Parte de Julio Burdman, professor da Universidade de Buenos Aires, uma das avaliações mais sensatas e tranquilizadoras. Ele acha que esse temor de disputa de poder entre Alberto e Cristina reflete uma percepção errada. Burdman vê os esforços do kirchnerismo concentrados em outras frentes: o provável governo de Axel Kicillof (este sim um pupilo convicto da ex-presidente) na Província de Buenos Aires, o controle da Câmara dos Deputados, o fortalecimento de Máximo Kirchner (filho mais velho do casal) como a grande liderança das esquerdas.
A filha, Florencia, está se tratando de problemas graves de saúde em Havana e sempre pode servir de álibi (ou motivo real) para um afastamento de Cristina do debate público.
“Vejo o kirchnerismo mais dedicado ao futuro do que ao presente”, afirma Burdman.
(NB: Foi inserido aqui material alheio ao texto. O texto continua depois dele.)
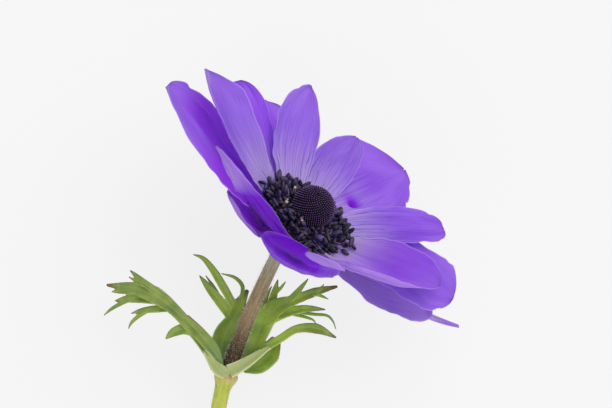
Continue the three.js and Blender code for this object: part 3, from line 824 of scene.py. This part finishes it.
# Midlines of the lobes from the stem's node; half is the half-width, one value or several.
BRACTS = {
    "bract_left": [
        ((1.3, 1.4, 1.3, 1.5, 2.2, 1.3, 0.3), [(-2.9, 0.6, -0.4), (-4.7, 4.5, 0.8), (-8.3, 9.2, 2.6),
         (-12.1, 13.6, 4.2), (-16.5, 16.9, 4.6), (-21.5, 18.6, 3.4), (-27.4, 19.3, 0.8)]),
        (1.0, [(-15, 17, 4.6), (-19, 19.8, 4.6), (-22.1, 22.7, 3.6)]),
        (0.5, [(-18, 18.8, 4.4), (-20.5, 20.1, 4.2), (-22.4, 21.2, 3.6)]),
        (0.9, [(-19.5, 18.3, 3.8), (-23.5, 18, 2.6), (-26.3, 17.8, 1.5)]),
        (1.3, [(-14, 15.6, 4.3), (-18.5, 16.3, 3.9), (-22.5, 16.2, 2.6), (-25.6, 15.7, 1.2)]),
        (0.5, [(-21.5, 16.2, 2.8), (-24, 15.2, 1.6), (-26.3, 13.9, 0), (-28.1, 12.4, -1.8)]),
        (0.9, [(-12.5, 14, 4), (-16, 13.9, 3.6), (-19.5, 13.5, 2.6), (-21.9, 12.9, 1.6)]),
        (0.5, [(-17.8, 13.6, 3), (-20, 12.4, 2), (-21.7, 10.9, 0.8), (-22.5, 9.4, -0.8)]),
        (1.3, [(-7.7, 8.6, 2.3), (-10, 9.3, 2.6), (-12.3, 8.6, 2.2), (-14.1, 7.1, 1.2)]),
    ],
    "bract_right": [
        ((1.4, 2.2, 2.9, 2.4, 1.2, 1.1, 0.3), [(3.2, 0.4, -1.4), (5.7, 5.6, -1.2), (7.7, 10.2, -0.4),
         (10.9, 14, 1.2), (15.5, 16, 2.4), (20.1, 17.8, 2.8), (24.8, 19, 2.2)]),
        (0.8, [(12, 14.3, 1.4), (14.7, 16.6, 2.4), (16.7, 18.9, 3), (18.2, 20.8, 3.2)]),
        (0.4, [(19.3, 17.4, 2.8), (20.8, 18.4, 3.2), (21.7, 19.5, 3.4)]),
        (0.4, [(19, 17.4, 2.7), (20.9, 16.9, 2.6), (22.8, 16.1, 2)]),
        (1.2, [(8.5, 10.6, 0.2), (13, 12.9, 1.6), (17.5, 13.9, 2.2), (22.1, 13.8, 1.8)]),
        (0.4, [(15, 13.2, 1.8), (19.5, 12.7, 1.2), (22.6, 12.3, 0.4), (23.8, 11, -0.4), (24.4, 9.3, -1.4)]),
        (0.4, [(14, 12.8, 1.5), (17.7, 12, 0.4), (19.5, 11.2, -0.6), (19.9, 10.1, -1.4)]),
        ((0.9, 1, 1, 1, 1.3, 0.2), [(3.3, 0.8, -1.4), (7.7, 4.5, 0.9), (12, 7.2, 2.6), (15.5, 9.3, 3.3),
         (20, 9.4, 3.1), (24.5, 7.4, 1.8)]),
        ((1.2, 2.8, 2.9, 1.2), [(3.4, 0.4, -1.5), (6.9, 1.5, -1.1), (9.1, 3.4, -0.6), (11.1, 7.2, -0.2)]),
        (1.1, [(8.1, 10.8, -0.2), (9.7, 14.5, 0.2), (10.6, 17.8, 0.2), (11.3, 20.6, -0.2)]),
        (0.4, [(10.6, 17.2, 0.2), (12.1, 18.8, 0.4), (13.1, 20.2, 0.4)]),
        (0.8, [(7.1, 9.8, -0.6), (7.9, 13.6, -1.1), (8.7, 16.6, -1.4), (9.9, 19.1, -1.4)]),
    ],
    "bract_back": [
        ((1.5, 2.5, 2.5, 1.7, 1.6, 0.4), [(-0.6, 1.2, -3.1), (-1.7, 5, -3.3), (-0.7, 8.8, -2.7),
         (1.5, 12.4, -2), (2.9, 15.6, -1.7), (4.5, 18.2, -2)]),
        (1.2, [(0.5, 12.2, -2), (-1.7, 15.4, -1.5), (-4.3, 18.7, -1.3), (-6.5, 21.5, -1.8)]),
        (0.5, [(-0.9, 14.4, -1.7), (-3.1, 18.6, -2.3), (-5.1, 21.5, -3)]),
        (1.0, [(1.5, 14.4, -1.8), (-1.1, 19, -0.6), (-3.7, 23.2, 0), (-5.7, 25.4, -0.4),
         (-7.9, 26.2, -1.6)]),
        (0.5, [(2.9, 16, -1.7), (3.3, 19, -0.8), (1.7, 20.9, -0.4), (-1.6, 21.9, -0.8)]),
    ],
}
BRACT_FACES = {
    "bract_left": (0.25, 0.15, 1), "bract_right": (-0.15, 0.25, 1), "bract_back": (0.1, -0.2, 1)}


def lobe(half, path, facing):
    """One lobe's blade, folded a little along its midrib, and its midline samples."""
    rows = 30
    line = spline(path, rows)
    steps = np.linspace(0, 1, rows)
    if isinstance(half, tuple):
        widths = np.interp(steps, np.linspace(0, 1, len(half)), half)
    else:
        widths = np.maximum(0.12, half * np.sin(math.pi * (0.25 + 0.75 * steps)) ** 0.7)
    frames = []
    for index in range(rows):
        ahead = Vector(line[min(index + 1, rows - 1)] - line[max(index - 1, 0)]).normalized()
        up = (facing - ahead * facing.dot(ahead)).normalized()
        turn = Matrix((ahead, up.cross(ahead), up)).transposed().to_4x4()
        frames.append((Matrix.Translation(line[index]) @ turn, steps[index]))
    across = np.linspace(-1, 1, 9)
    fold = np.radians(18) * np.tanh(across * 4)
    shape = (across * np.cos(fold), np.abs(across) * np.sin(np.abs(fold)), fold)
    made = blade(
        frames, across, lambda u: shape, lambda u, v: np.interp(u, steps, widths),
        lambda u, v: 0.62 - 0.2 * v ** 2)
    return made, line, widths


def melted(piece, voxel, rounds):
    """Melts a piece's crossing blades into one skin, and eases it."""
    melt = piece.modifiers.new("melt", "REMESH")
    melt.mode = "VOXEL"
    melt.voxel_size = voxel * MM
    ease = piece.modifiers.new("ease", "SMOOTH")
    ease.factor, ease.iterations = 0.5, rounds
    bpy.context.view_layer.update()
    shown = piece.evaluated_get(bpy.context.evaluated_depsgraph_get())
    mesh = bpy.data.meshes.new_from_object(shown)
    piece.modifiers.clear()
    piece.data = mesh
    return mesh


def bract_paint(name, light, dark):
    """Leaf green with a paler midrib and margin, a darker blue-green near the stem that is painted shade
    where the lobes meet it, and brown tips.

    The third of the blade values is how far out a point is, or -1 on the pale sheath.
    """
    paint = Paint(name, Roughness=0.48, Specular_IOR_Level=0.35, Subsurface_Weight=0.12,
                  Subsurface_Scale=0.8 * MM)
    along, across, out = paint.blade()
    mottle = paint.noise(paint.place(), 260.0, 3.0)
    fine = paint.noise(paint.place(), 1500.0, 2.0)
    streak = paint.strands(along, across, 1.2, 4.5, 0.0, 2.0)
    off = paint.math("ABSOLUTE", across)
    green = paint.mix(paint.between(mottle, 0.35, 0.68), rgb(light), rgb(dark))
    ribbed = paint.mix(paint.between(off, 0.0, 0.14, 0.3, 0.0), green, rgb("A8B768"))
    edged = paint.mix(paint.between(off, 0.78, 1.0, 0.0, 0.6), ribbed, rgb("BCC888"))
    # Darker blue-green near the stem: painted shade where the bracts meet it.
    near_stem_shade = paint.mix(paint.between(out, 3.0, 11.0, 0.6, 0.0), edged, rgb("5E8254"))
    lined = paint.mix(paint.between(streak, 0.45, 0.7, 0.0, 0.35), near_stem_shade, rgb("A6B868"))
    stain = paint.math("MULTIPLY", paint.between(off, 0.45, 0.9), paint.between(along, 0.5, 0.9))
    stained = paint.mix(paint.math("MULTIPLY", stain, 0.85), lined, rgb("76504A"))
    tipped = paint.mix(paint.between(along, 0.88, 1.0, 0.0, 0.9), stained, rgb("62403A"))
    pale = paint.mix(paint.between(off, 0.5, 1.0), rgb("A8B470"), rgb("CCD2A0"))
    sheath = paint.mix(paint.between(out, -0.8, -0.2), pale, tipped)
    return paint.finish(sheath, paint.math("ADD", mottle, fine), 0.12)


BRACT_GREENS = {
    "bract_left": ("879C42", "67823A"), "bract_right": ("98B63E", "7A9A30"),
    "bract_back": ("8EA83C", "6C8C2C")}
# What widens the bracts' bases round the stem, and the pale sheath's edges in front of it
BASES = {
    "bract_left": [
        ((1.0, 1.7, 1.6, 1.2), [(-1.8, 0.8, 1.4), (-3.2, 4.2, 1.4), (-6.6, 8.4, 2.6), (-9.8, 11.8, 3.5)])],
    "bract_right": [],
    "bract_back": [],
}
SHEATHS = {
    "bract_left": [
        ((1.1, 0.9, 0.7, 0.4), [(0.4, -1.0, 2.4), (-1.5, 0.5, 2.3), (-3.0, 2.0, 1.8), (-4.8, 4.0, 1.2)]),
        ((0.8, 1.3, 1.1, 0.6), [(-0.5, -1.5, 2.2), (-2.2, -0.2, 2.0), (-3.4, 1.4, 1.5), (-4.6, 3.2, 1.1)])],
    "bract_right": [
        ((1.8, 1.5, 1.1, 0.6), [(0.3, -0.4, 2.5), (2.3, 0.6, 2.4), (5.0, 2.2, 1.9), (9.2, 5.2, 1.9)])],
    "bract_back": [],
}


def blade_marks(points, made, facing, sheaths):
    """The blade values of each point of melted lobes, from the nearest place on their midlines."""
    facing = np.array(facing)
    nearest = np.full(len(points), np.inf)
    marks = np.zeros((len(points), 3))
    reach = np.linalg.norm(points, axis=1)
    for number, (_, line, widths) in enumerate(made):
        sheath = number >= len(made) - sheaths
        last = 0.9 if sheath or widths[-1] > 0.8 else 1.0
        for index, centre in enumerate(line):
            ahead = line[min(index + 1, len(line) - 1)] - line[max(index - 1, 0)]
            ahead = ahead / np.linalg.norm(ahead)
            side = np.cross(facing, ahead)
            side = side / np.linalg.norm(side)
            gap = points - centre
            lateral = gap @ side
            away = (gap @ ahead) ** 2 + lateral ** 2 / max(widths[index], 0.5)
            away = away + (gap @ facing) ** 2 * 0.5
            closer = away < nearest
            nearest[closer] = away[closer]
            marks[closer, 0] = last * index / (len(line) - 1)
            marks[closer, 1] = np.clip(lateral[closer] / widths[index], -1, 1)
            marks[closer, 2] = -1 if sheath else reach[closer]
    return marks


def add_bracts():
    node = Vector(stem_points(1001)[round(NODE_SHARE * 1000)])
    for name, lobes in BRACTS.items():
        facing = Vector(BRACT_FACES[name]).normalized()
        made = [lobe(half, path, facing) for half, path in lobes + BASES[name] + SHEATHS[name]]
        points, faces, _ = join([one for one, _, _ in made])
        piece = mesh_piece(f"{name}.fine", points, faces)
        mesh = melted(piece, voxel=0.17, rounds=5)
        flat = np.empty(len(mesh.vertices) * 3)
        mesh.vertices.foreach_get("co", flat)
        points = flat.reshape(-1, 3) / MM
        layer = mesh.attributes.new("blade", "FLOAT_VECTOR", "POINT")
        marks = blade_marks(points, made, facing, len(SHEATHS[name]))
        layer.data.foreach_set("vector", marks.astype(np.float32).ravel())
        mesh.vertices.foreach_set("co", ((points + np.array(node)) * MM).ravel())
        mesh.polygons.foreach_set("use_smooth", [True] * len(mesh.polygons))
        mesh.materials.clear()
        mesh.materials.append(bract_paint(name, *BRACT_GREENS[name]))
        mesh.update()
        dress(piece, name)


# ---- Stage -----------------------------------------------------------------------------------

def add_floor():
    half = 3.0
    corners = [(-half, -half, 0), (half, -half, 0), (half, half, 0), (-half, half, 0)]
    floor = mesh_piece("floor", np.array(corners) / MM, [(0, 1, 2, 3)])
    paint = Paint("floor", Roughness=0.9, Specular_IOR_Level=0.1, Base_Color=(0.10, 0.10, 0.10, 1),
                  Emission_Color=(1, 1, 1, 1), Emission_Strength=0.80)
    floor.data.materials.append(paint.material)


def add_light(name, place, size, watts, target=(0, 0, 0.03)):
    light = bpy.data.lights.new(name, "AREA")
    light.shape, light.size, light.energy = "DISK", size, watts
    lamp = bpy.data.objects.new(name, light)
    lamp.location = place
    lamp.rotation_euler = (Vector(target) - Vector(place)).to_track_quat("-Z", "Y").to_euler()
    bpy.context.collection.objects.link(lamp)


def add_stage():
    add_floor()
    add_light("key", (0.7, 0.9, 1.3), 1.6, 18)
    add_light("fill", (0.1, -1.1, 1.1), 1.6, 6)
    world = bpy.data.worlds.new("studio")
    bpy.context.scene.world = world
    world.use_nodes = True
    world.node_tree.nodes["Background"].inputs[0].default_value = (1, 1, 1, 1)
    world.node_tree.nodes["Background"].inputs[1].default_value = 0.72
    bpy.context.scene.view_settings.view_transform = "Standard"


def add_camera():
    """Unturned, so it looks straight down, from far away and up to the right of the base."""
    far, view_width, sharp_height = 4.0, 0.1377, 0.035
    camera = bpy.data.cameras.new("camera")
    camera.lens = camera.sensor_width * far / view_width
    camera.clip_end = 10
    seen = bpy.data.objects.new("camera", camera)
    seen.location = ((BASE.x + 2.7) * MM, (BASE.y + 5.85) * MM, far + sharp_height)
    bpy.context.collection.objects.link(seen)
    bpy.context.scene.camera = seen


add_tepals()
add_centre()
add_stem()
add_bracts()
add_stage()
add_camera()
Há demandas sociais que precisam ser atendidas e Alberto deverá atender essa base. “Mas não vejo nada que possa opor Cristina à sua criatura no curto e no médio prazos. Ela não é tonta, é uma pessoa pragmática, sabe que a saída não é pela esquerda e deixará Alberto tocar um governo assumindo as responsabilidades por seus atos.”
O kirchnerismo raiz, com Kicillof e Máximo à frente, jogando para o futuro e deixando o novo presidente trabalhar em paz; o kirchnerismo Nutella, representado por Alberto, com base social e um voto de confiança dos empresários; um macrismo como força opositora relevante e vigilante. Pode até não ser ruim.
Dizem que há quatro tipos de países no mundo: os ricos, os pobres, o Japão (que tinha tudo para ser pobre, mas é rico) e a Argentina (que tinha tudo para ser rica, mas é pobre). Potência mundial e eldorado de imigrantes europeus na primeira metade do século XX, a Argentina percorreu o caminho inverso da prosperidade. Teve 14 recessões desde 1950. Está ruim, mas sempre pode ficar pior.